EXERCISE OBJECTIVE:
Extract the entries in their exact form.

DATASET EXCERPTS:
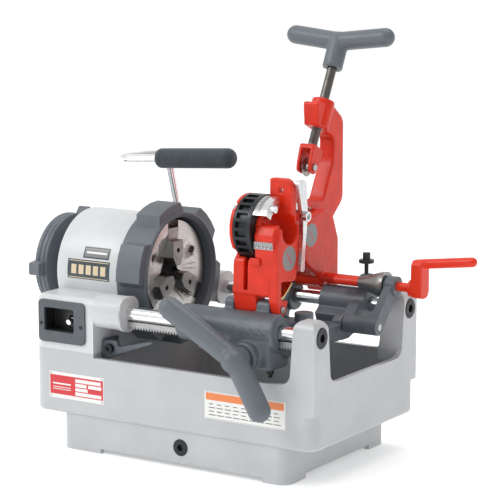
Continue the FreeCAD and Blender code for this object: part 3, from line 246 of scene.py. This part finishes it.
LOOKS = {
    "base_paint": paint("base_paint", (0.49, 0.505, 0.52), (0.38, 0.39, 0.40)),
    "head_paint": paint("head_paint", (0.63, 0.645, 0.66), (0.45, 0.46, 0.47)),
    "boss_paint": paint("boss_paint", (0.56, 0.57, 0.58), (0.42, 0.43, 0.44), peel=0.08),
    "slate_casting": painted_casting("slate_casting", (0.105, 0.125, 0.145), (0.22, 0.23, 0.24)),
    "slate_smooth": paint("slate_smooth", (0.115, 0.135, 0.155), (0.2, 0.21, 0.22), peel=0.09, coat=0.1,
                          rough=(0.42, 0.52)),
    "red_casting": painted_casting("red_casting", (0.70, 0.026, 0.006), (0.36, 0.02, 0.01), grain=0.13,
                                   rough=(0.3, 0.42), wear=0.4, coat=0.04, gloss=0.36),
    "red_smooth": paint("red_smooth", (0.74, 0.032, 0.008), (0.4, 0.03, 0.012), peel=0.06, coat=0.06,
                        gloss=0.36),
    "faced_steel": turned_metal("faced_steel", (0.66, 0.65, 0.63), (0.22, 0.42), SPINDLE),
    "wheel_iron": turned_metal("wheel_iron", (0.3, 0.31, 0.32), (0.35, 0.5), SPINDLE, rings=500.0),
    "ground_bar": drawn_metal("ground_bar", (0.78, 0.79, 0.80), (0.12, 0.22), ALONG_X, depth=0.004,
                              stain=0.15),
    "chrome": drawn_metal("chrome", (0.84, 0.85, 0.86), (0.08, 0.16), EVENLY, size=4.0, depth=0.004,
                          stain=0.08),
    "tool_steel": drawn_metal("tool_steel", (0.34, 0.34, 0.33), (0.28, 0.45), (1, 0.15, 1), size=1.2,
                              stain=0.5),
    "pin_steel": drawn_metal("pin_steel", (0.5, 0.5, 0.5), (0.24, 0.4), ALONG_X, stain=0.4),
    "gear_steel": drawn_metal("gear_steel", (0.42, 0.42, 0.42), (0.3, 0.48), EVENLY, size=1.5, stain=0.45),
    "oily_screw": drawn_metal("oily_screw", (0.16, 0.15, 0.14), (0.28, 0.5), EVENLY, size=2.5, stain=0.7),
    "black_oxide": drawn_metal("black_oxide", (0.035, 0.037, 0.042), (0.3, 0.5), EVENLY, size=3.0, stain=0.3,
                               metallic=0.7),
    "polished": drawn_metal("polished", (0.72, 0.73, 0.74), (0.16, 0.3), (1, 1, 0.12), size=1.5, depth=0.008,
                            stain=0.25),
    "foam": foam_grip("foam", (0.02, 0.031, 0.04)),
    "plastic": moulded_plastic("plastic", (0.085, 0.098, 0.112)),
    "black_plastic": moulded_plastic("black_plastic", (0.012, 0.013, 0.015), (0.3, 0.42)),
    "motor_shell": painted_casting("motor_shell", (0.35, 0.36, 0.37), (0.5, 0.5, 0.5), grain=0.1),
    "ink_white": ink("ink_white", (0.82, 0.82, 0.80)),
    "ink_red": ink("ink_red", (0.62, 0.012, 0.022)),
    "ink_orange": ink("ink_orange", (0.80, 0.22, 0.05)),
    "ink_dark": ink("ink_dark", (0.016, 0.02, 0.025)),
    "ink_slate": ink("ink_slate", (0.03, 0.05, 0.06)),
    "ink_grey": ink("ink_grey", (0.20, 0.20, 0.205)),
    "ink_cream": ink("ink_cream", (0.74, 0.60, 0.40)),
    "brass": drawn_metal("brass", (0.72, 0.56, 0.26), (0.2, 0.36), ALONG_X, size=1.5, stain=0.3),
}

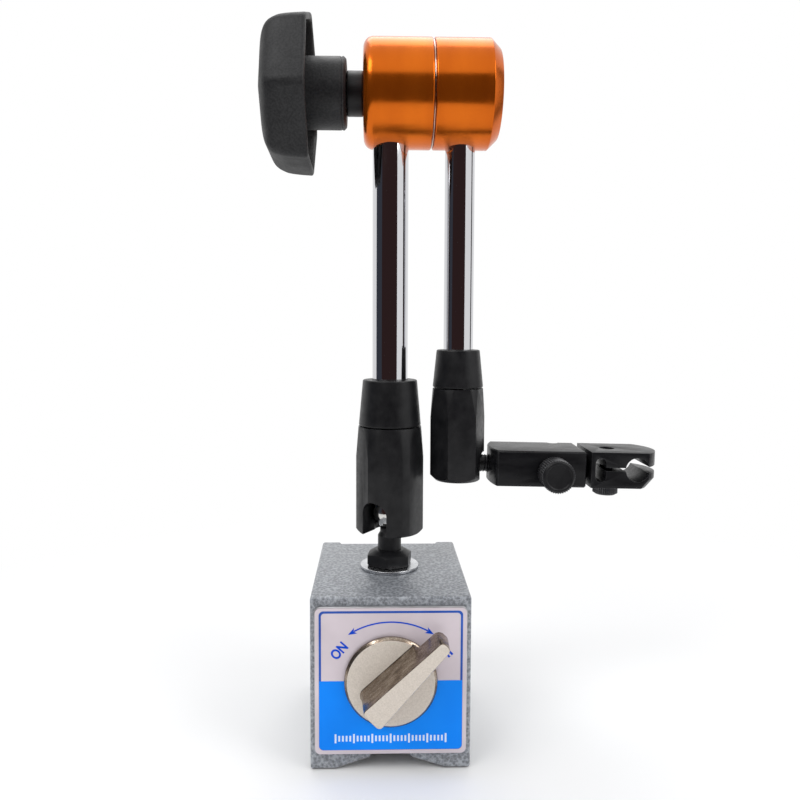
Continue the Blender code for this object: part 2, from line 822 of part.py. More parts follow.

OUTPUT FOR THIS EXERCISE:
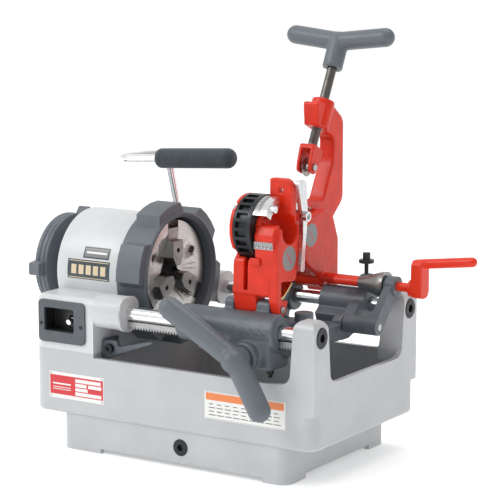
Continue the FreeCAD and Blender code for this object: part 3, from line 246 of scene.py. This part finishes it.
LOOKS = {
    "base_paint": paint("base_paint", (0.49, 0.505, 0.52), (0.38, 0.39, 0.40)),
    "head_paint": paint("head_paint", (0.63, 0.645, 0.66), (0.45, 0.46, 0.47)),
    "boss_paint": paint("boss_paint", (0.56, 0.57, 0.58), (0.42, 0.43, 0.44), peel=0.08),
    "slate_casting": painted_casting("slate_casting", (0.105, 0.125, 0.145), (0.22, 0.23, 0.24)),
    "slate_smooth": paint("slate_smooth", (0.115, 0.135, 0.155), (0.2, 0.21, 0.22), peel=0.09, coat=0.1,
                          rough=(0.42, 0.52)),
    "red_casting": painted_casting("red_casting", (0.70, 0.026, 0.006), (0.36, 0.02, 0.01), grain=0.13,
                                   rough=(0.3, 0.42), wear=0.4, coat=0.04, gloss=0.36),
    "red_smooth": paint("red_smooth", (0.74, 0.032, 0.008), (0.4, 0.03, 0.012), peel=0.06, coat=0.06,
                        gloss=0.36),
    "faced_steel": turned_metal("faced_steel", (0.66, 0.65, 0.63), (0.22, 0.42), SPINDLE),
    "wheel_iron": turned_metal("wheel_iron", (0.3, 0.31, 0.32), (0.35, 0.5), SPINDLE, rings=500.0),
    "ground_bar": drawn_metal("ground_bar", (0.78, 0.79, 0.80), (0.12, 0.22), ALONG_X, depth=0.004,
                              stain=0.15),
    "chrome": drawn_metal("chrome", (0.84, 0.85, 0.86), (0.08, 0.16), EVENLY, size=4.0, depth=0.004,
                          stain=0.08),
    "tool_steel": drawn_metal("tool_steel", (0.34, 0.34, 0.33), (0.28, 0.45), (1, 0.15, 1), size=1.2,
                              stain=0.5),
    "pin_steel": drawn_metal("pin_steel", (0.5, 0.5, 0.5), (0.24, 0.4), ALONG_X, stain=0.4),
    "gear_steel": drawn_metal("gear_steel", (0.42, 0.42, 0.42), (0.3, 0.48), EVENLY, size=1.5, stain=0.45),
    "oily_screw": drawn_metal("oily_screw", (0.16, 0.15, 0.14), (0.28, 0.5), EVENLY, size=2.5, stain=0.7),
    "black_oxide": drawn_metal("black_oxide", (0.035, 0.037, 0.042), (0.3, 0.5), EVENLY, size=3.0, stain=0.3,
                               metallic=0.7),
    "polished": drawn_metal("polished", (0.72, 0.73, 0.74), (0.16, 0.3), (1, 1, 0.12), size=1.5, depth=0.008,
                            stain=0.25),
    "foam": foam_grip("foam", (0.02, 0.031, 0.04)),
    "plastic": moulded_plastic("plastic", (0.085, 0.098, 0.112)),
    "black_plastic": moulded_plastic("black_plastic", (0.012, 0.013, 0.015), (0.3, 0.42)),
    "motor_shell": painted_casting("motor_shell", (0.35, 0.36, 0.37), (0.5, 0.5, 0.5), grain=0.1),
    "ink_white": ink("ink_white", (0.82, 0.82, 0.80)),
    "ink_red": ink("ink_red", (0.62, 0.012, 0.022)),
    "ink_orange": ink("ink_orange", (0.80, 0.22, 0.05)),
    "ink_dark": ink("ink_dark", (0.016, 0.02, 0.025)),
    "ink_slate": ink("ink_slate", (0.03, 0.05, 0.06)),
    "ink_grey": ink("ink_grey", (0.20, 0.20, 0.205)),
    "ink_cream": ink("ink_cream", (0.74, 0.60, 0.40)),
    "brass": drawn_metal("brass", (0.72, 0.56, 0.26), (0.2, 0.36), ALONG_X, size=1.5, stain=0.3),
}

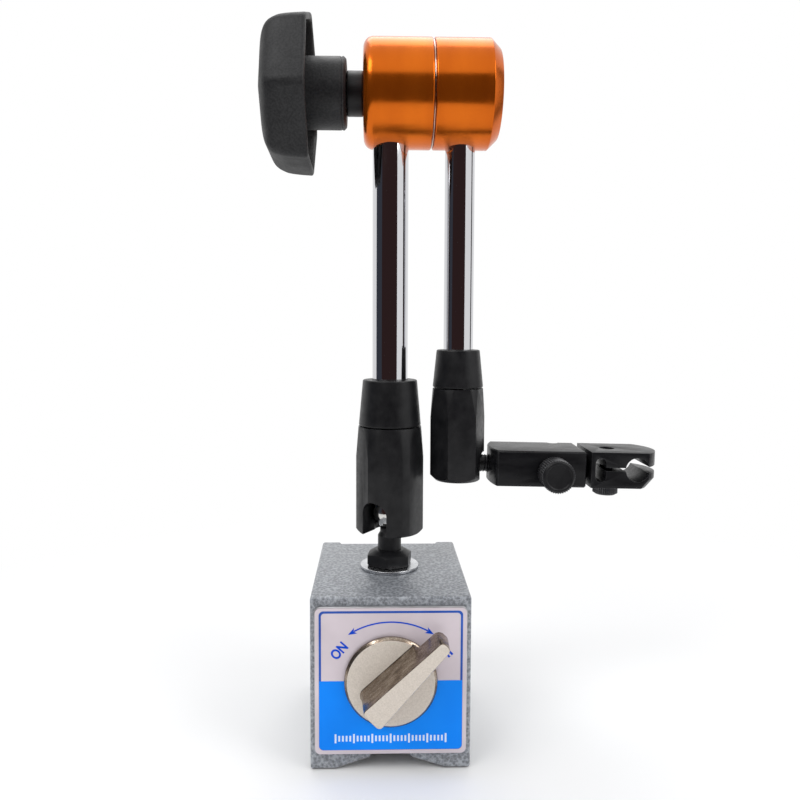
Continue the Blender code for this object: part 2, from line 822 of part.py. More parts follow.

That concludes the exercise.